Many drinks later and both inebriated, as only students in those days of full grants and government paid fees could be, we opened the door. He went to dry himself and sit upstairs, I went into the kitchen. A blast met me at the door, but not of the heat of an oven, soon to be joined by hot rings for vegetables. The blast was ice-cold and had a wet edge to it. Inside the kitchen instead of a cooker, and surrounded with the smell of escaped gas, which at least I turned off, was a rusty heap of painted white metal debris receiving, and equally returning with splashes reminiscent of a Baroque fountain in Italy, a torrent of water from the corrugated roof, now bashed inwards and directing it’s privately accumulated deluge on the container of my poor stifado.

It must have happened shortly after we left, for none of the stew was cooked. The meat tough to a knife, though perhaps a little less bloody; coloured grey rather than of the wine in the stew. A congealed hard topping of butter gave the appearance to the pot of an antique skate-park surface. It was a surface no-one would choose to see, let alone eat.
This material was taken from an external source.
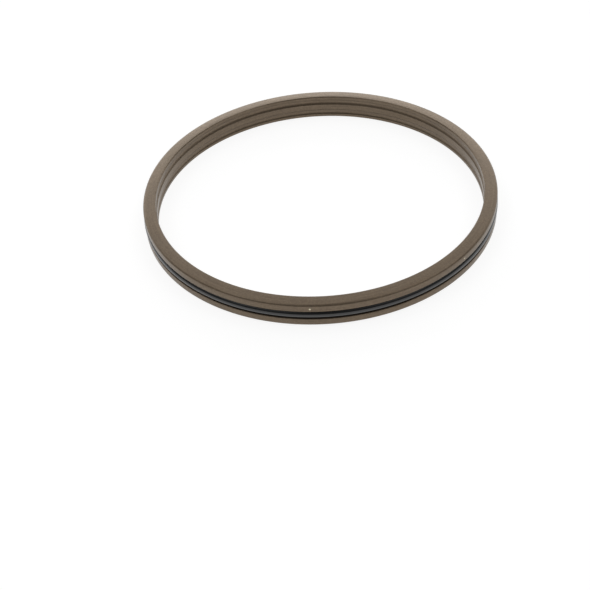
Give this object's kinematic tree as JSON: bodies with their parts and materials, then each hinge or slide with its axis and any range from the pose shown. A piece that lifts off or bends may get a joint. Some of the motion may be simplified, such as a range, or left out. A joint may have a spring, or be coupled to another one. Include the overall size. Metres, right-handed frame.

We got to the kebab shop just before it closed, but sobered now and shocked into, on my part, the kind of realism that never sustains romance and makes the possible accident of love seem as if were preparation to enact a scene from Therese Racquin minus the requisite sexual murders Zola seems to wade into. We slept fitfully through the continuing storm that night.

We remained friends. Indeed , I became best man at his wedding after university – to an old school friend of mine, one of those women who relieved me of too much male company at school. But what, I wonder, if my stifado has been a success? What then? Students then were younger than they thought they were, driven by delusion, especially if you constructed, as I did then, my queerness as a negation, attempting to replicate the relationship structures that in fact oppressed me with people who didn’t, for they were just themselves growing into options.

Nothing I think would have been different. But it’s a tale to tell of, at least, near romantic-epic failure in cooking, ain’t it?